● DATA
==============================

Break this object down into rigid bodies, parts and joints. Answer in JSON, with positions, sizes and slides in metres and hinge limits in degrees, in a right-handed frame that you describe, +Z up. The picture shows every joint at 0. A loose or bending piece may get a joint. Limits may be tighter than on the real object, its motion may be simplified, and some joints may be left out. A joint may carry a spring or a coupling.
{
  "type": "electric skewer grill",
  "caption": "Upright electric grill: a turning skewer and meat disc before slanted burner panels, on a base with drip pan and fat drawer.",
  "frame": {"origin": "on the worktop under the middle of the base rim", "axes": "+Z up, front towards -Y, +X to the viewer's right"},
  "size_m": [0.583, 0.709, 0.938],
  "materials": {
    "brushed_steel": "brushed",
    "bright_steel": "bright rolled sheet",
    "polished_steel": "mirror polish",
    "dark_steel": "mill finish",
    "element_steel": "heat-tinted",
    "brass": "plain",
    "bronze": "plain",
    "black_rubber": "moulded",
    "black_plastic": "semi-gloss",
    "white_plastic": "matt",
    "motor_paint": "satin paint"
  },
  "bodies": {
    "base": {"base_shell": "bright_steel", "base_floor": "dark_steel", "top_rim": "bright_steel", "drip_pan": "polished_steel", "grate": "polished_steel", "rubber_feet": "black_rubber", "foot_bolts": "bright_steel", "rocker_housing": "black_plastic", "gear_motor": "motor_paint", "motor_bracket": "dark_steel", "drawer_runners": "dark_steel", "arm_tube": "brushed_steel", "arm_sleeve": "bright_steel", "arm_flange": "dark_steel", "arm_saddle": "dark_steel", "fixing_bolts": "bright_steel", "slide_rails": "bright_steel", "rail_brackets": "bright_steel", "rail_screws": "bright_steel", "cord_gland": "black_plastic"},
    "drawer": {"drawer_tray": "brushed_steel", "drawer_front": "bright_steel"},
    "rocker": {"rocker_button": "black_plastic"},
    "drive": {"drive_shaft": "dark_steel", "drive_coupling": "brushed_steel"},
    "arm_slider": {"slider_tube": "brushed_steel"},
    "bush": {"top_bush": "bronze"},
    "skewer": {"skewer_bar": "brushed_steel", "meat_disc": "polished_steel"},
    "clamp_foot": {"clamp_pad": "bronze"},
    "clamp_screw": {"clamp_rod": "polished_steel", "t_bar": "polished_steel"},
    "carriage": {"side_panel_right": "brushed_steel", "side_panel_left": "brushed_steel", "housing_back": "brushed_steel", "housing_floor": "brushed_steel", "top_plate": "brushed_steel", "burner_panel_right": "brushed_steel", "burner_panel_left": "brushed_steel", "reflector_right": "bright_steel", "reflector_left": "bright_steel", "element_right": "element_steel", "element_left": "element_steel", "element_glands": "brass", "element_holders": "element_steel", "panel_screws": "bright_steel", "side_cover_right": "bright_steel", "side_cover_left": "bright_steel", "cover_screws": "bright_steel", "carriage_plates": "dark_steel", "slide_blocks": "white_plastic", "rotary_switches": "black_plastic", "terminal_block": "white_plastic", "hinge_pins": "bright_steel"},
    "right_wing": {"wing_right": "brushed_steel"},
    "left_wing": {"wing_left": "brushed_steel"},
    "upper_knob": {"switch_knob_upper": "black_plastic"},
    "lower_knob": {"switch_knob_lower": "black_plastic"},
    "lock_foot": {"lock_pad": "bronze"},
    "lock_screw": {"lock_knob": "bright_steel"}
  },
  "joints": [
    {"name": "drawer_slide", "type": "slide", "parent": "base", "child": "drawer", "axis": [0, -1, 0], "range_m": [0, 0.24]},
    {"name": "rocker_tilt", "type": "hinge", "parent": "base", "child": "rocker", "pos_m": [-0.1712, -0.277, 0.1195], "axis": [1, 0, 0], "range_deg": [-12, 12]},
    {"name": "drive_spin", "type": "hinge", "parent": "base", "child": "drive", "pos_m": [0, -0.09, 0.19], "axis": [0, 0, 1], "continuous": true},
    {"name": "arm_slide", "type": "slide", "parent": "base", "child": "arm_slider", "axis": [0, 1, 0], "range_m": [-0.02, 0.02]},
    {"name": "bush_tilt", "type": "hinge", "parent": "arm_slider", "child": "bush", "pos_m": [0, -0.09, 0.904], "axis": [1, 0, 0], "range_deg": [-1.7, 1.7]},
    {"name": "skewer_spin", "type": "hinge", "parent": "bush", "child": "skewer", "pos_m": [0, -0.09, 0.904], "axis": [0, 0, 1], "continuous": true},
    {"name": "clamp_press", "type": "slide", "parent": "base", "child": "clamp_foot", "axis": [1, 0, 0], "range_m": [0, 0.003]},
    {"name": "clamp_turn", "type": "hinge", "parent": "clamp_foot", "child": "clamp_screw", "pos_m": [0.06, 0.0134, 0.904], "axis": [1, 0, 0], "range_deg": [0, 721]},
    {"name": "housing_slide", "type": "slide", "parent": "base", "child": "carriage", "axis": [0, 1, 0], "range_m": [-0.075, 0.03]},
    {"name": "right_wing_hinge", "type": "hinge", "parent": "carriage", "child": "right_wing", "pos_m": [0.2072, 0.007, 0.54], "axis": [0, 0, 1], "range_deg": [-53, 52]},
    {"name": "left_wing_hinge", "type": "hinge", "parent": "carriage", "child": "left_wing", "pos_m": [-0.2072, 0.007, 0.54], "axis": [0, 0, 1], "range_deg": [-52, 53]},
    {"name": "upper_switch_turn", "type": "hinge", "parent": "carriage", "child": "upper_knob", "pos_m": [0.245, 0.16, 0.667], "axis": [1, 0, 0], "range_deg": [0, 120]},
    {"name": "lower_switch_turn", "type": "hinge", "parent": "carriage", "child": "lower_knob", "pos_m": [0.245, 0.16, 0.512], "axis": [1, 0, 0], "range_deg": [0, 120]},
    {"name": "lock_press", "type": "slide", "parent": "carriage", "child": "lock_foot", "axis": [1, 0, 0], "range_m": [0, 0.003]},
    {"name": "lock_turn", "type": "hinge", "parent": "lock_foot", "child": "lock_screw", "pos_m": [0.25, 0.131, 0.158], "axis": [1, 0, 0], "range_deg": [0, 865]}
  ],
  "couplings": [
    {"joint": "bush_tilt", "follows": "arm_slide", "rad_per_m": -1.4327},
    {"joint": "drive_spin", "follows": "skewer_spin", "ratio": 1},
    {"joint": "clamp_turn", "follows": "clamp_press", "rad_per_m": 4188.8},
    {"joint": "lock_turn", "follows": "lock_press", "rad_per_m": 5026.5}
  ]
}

==============================

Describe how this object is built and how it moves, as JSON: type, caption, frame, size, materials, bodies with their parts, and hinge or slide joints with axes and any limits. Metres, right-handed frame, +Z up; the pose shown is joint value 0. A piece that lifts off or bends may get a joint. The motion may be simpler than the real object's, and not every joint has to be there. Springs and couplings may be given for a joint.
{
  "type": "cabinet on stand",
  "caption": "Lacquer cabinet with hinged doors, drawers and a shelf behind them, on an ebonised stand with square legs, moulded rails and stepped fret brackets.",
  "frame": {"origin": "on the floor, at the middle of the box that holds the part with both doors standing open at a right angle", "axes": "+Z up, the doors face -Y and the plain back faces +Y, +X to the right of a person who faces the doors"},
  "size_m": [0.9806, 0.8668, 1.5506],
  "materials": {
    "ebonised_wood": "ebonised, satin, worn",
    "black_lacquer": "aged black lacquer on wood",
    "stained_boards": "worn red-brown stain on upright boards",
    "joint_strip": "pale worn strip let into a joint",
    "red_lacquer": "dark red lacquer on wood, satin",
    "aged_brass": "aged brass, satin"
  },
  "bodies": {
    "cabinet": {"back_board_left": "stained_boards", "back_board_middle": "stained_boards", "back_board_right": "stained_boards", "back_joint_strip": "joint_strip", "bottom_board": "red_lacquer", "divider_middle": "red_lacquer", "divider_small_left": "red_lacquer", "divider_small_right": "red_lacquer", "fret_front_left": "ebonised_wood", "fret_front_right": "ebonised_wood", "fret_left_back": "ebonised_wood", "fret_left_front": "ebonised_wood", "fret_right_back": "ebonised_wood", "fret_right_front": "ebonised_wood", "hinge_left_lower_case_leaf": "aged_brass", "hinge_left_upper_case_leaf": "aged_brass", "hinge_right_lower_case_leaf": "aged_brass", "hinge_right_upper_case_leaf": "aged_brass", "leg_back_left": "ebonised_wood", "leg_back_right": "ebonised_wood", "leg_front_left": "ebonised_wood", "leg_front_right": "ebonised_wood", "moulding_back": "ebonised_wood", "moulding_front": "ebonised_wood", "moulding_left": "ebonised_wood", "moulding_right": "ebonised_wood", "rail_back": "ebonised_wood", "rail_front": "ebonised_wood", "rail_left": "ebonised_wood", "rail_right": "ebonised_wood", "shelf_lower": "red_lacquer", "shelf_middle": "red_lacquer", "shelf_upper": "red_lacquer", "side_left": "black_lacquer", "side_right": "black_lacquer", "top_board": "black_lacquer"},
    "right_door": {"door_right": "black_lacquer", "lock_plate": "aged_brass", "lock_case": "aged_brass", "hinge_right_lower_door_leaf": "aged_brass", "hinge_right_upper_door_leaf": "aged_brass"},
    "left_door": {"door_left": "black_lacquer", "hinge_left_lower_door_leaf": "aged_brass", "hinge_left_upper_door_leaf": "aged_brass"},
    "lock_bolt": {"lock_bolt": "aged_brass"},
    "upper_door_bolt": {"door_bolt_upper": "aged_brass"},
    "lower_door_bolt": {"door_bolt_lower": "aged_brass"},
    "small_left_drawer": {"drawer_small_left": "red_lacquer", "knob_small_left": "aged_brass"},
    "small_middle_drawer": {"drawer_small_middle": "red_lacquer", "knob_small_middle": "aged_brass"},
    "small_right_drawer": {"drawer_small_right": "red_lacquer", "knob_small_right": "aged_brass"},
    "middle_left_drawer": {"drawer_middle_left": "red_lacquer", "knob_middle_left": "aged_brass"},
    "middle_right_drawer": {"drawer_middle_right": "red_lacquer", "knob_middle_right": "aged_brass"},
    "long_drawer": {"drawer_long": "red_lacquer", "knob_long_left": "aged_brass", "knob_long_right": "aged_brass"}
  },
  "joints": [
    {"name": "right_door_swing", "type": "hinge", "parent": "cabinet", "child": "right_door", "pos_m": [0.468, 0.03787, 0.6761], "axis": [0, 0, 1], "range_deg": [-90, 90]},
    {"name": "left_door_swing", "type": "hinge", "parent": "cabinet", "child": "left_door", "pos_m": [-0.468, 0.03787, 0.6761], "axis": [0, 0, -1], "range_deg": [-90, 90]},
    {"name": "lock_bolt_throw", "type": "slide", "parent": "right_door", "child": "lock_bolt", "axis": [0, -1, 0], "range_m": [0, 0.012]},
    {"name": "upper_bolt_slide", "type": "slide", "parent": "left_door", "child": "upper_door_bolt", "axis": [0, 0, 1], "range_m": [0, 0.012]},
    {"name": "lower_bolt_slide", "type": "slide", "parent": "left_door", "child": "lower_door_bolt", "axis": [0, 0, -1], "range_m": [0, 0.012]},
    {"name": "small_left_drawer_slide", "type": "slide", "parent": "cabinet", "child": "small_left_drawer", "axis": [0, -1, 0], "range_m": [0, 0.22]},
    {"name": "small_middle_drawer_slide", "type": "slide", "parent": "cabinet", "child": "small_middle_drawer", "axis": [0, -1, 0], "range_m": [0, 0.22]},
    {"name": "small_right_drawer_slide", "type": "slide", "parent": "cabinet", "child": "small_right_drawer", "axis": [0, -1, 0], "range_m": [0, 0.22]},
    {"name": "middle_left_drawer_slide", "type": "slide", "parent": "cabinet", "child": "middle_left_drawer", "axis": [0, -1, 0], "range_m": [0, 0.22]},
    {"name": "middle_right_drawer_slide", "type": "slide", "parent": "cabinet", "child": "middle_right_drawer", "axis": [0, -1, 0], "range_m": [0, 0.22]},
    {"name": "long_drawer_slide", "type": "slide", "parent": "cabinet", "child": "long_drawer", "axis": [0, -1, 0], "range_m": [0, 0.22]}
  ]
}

==============================

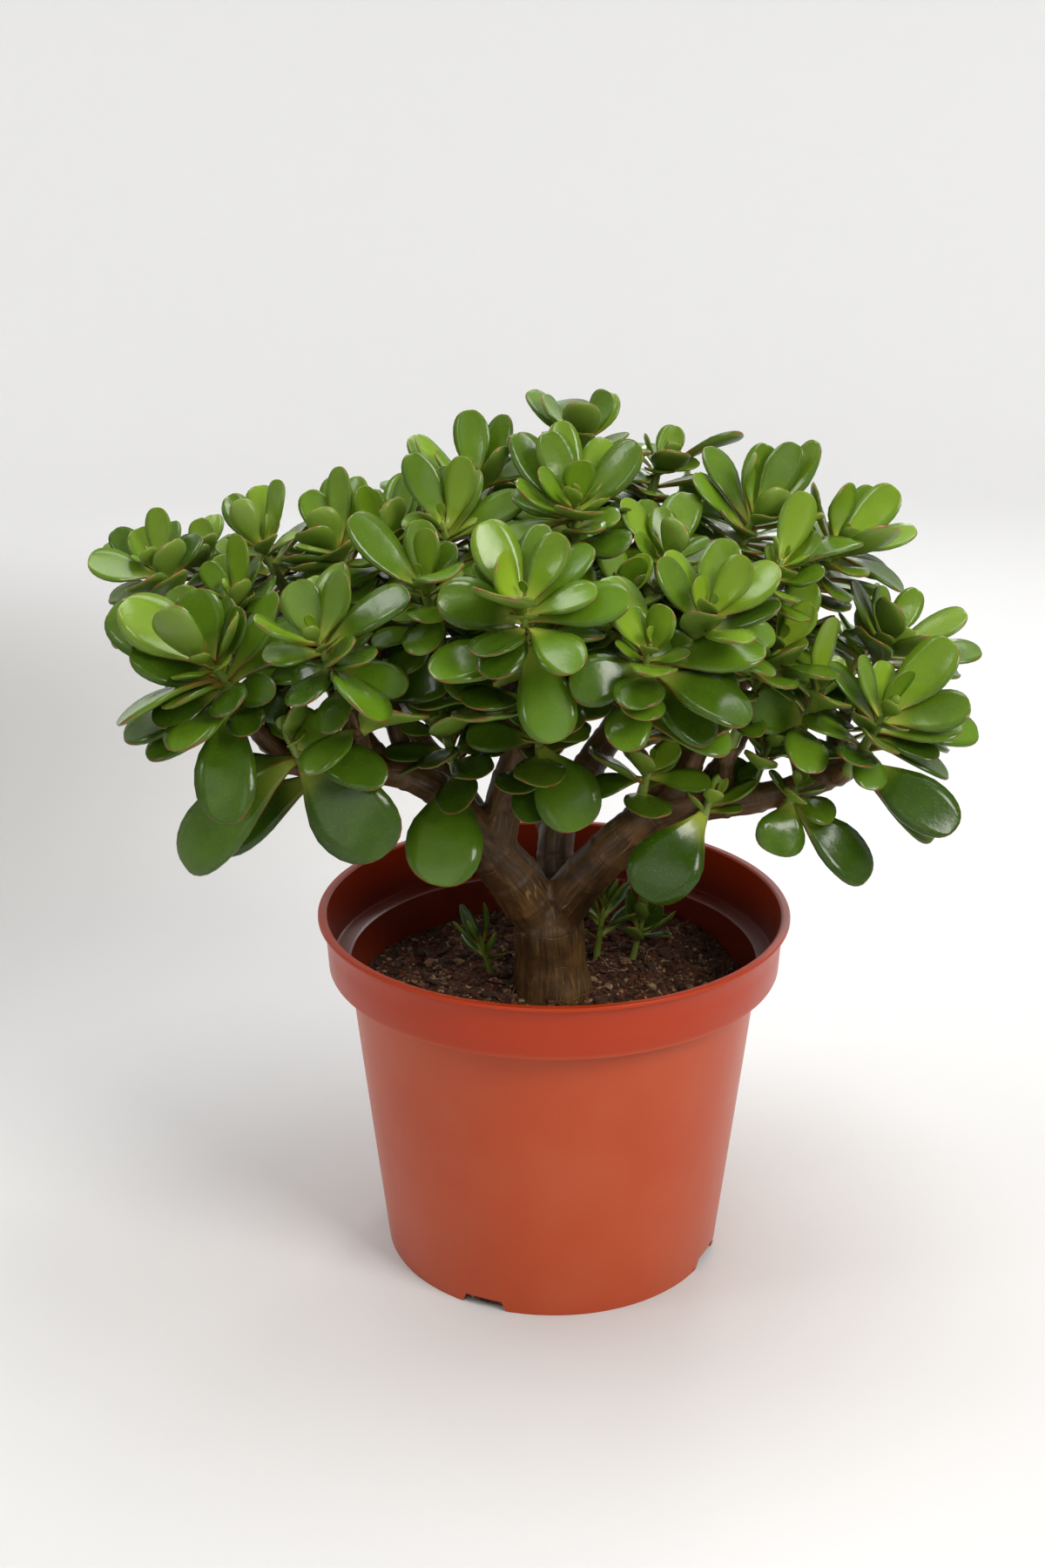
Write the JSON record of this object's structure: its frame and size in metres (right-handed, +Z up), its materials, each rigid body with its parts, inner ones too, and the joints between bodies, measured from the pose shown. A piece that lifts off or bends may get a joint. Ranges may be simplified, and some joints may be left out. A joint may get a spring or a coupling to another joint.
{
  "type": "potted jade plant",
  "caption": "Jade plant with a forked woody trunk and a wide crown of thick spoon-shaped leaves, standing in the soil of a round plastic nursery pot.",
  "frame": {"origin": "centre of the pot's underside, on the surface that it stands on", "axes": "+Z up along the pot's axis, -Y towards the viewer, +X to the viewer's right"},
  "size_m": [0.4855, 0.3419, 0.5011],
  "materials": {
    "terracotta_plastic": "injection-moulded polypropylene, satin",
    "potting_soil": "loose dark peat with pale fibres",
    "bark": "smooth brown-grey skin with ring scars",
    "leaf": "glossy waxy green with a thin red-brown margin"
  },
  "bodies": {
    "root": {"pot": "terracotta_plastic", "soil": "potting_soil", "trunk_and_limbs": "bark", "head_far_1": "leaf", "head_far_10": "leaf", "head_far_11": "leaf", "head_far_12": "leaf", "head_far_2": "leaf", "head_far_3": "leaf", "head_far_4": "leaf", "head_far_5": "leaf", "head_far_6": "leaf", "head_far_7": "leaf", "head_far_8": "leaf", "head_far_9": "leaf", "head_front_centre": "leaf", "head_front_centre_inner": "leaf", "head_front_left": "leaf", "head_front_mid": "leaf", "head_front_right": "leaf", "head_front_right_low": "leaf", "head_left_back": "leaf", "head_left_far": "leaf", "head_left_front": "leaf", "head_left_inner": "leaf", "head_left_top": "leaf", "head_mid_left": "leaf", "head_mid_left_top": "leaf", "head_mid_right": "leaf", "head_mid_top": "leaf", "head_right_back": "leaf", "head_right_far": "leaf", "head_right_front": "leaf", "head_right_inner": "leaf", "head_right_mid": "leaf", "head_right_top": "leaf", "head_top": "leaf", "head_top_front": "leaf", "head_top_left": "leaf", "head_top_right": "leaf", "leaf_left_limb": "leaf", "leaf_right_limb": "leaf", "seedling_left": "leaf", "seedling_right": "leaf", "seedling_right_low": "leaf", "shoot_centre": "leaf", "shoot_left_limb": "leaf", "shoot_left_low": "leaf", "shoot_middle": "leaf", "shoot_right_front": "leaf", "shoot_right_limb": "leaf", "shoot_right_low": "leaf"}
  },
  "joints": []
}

==============================

● WRITTEN EXERCISE
Return every line from the records above that holds the word "loose".

● REPLY TO THE EXERCISE
Break this object down into rigid bodies, parts and joints. Answer in JSON, with positions, sizes and slides in metres and hinge limits in degrees, in a right-handed frame that you describe, +Z up. The picture shows every joint at 0. A loose or bending piece may get a joint. Limits may be tighter than on the real object, its motion may be simplified, and some joints may be left out. A joint may carry a spring or a coupling.
    "potting_soil": "loose dark peat with pale fibres",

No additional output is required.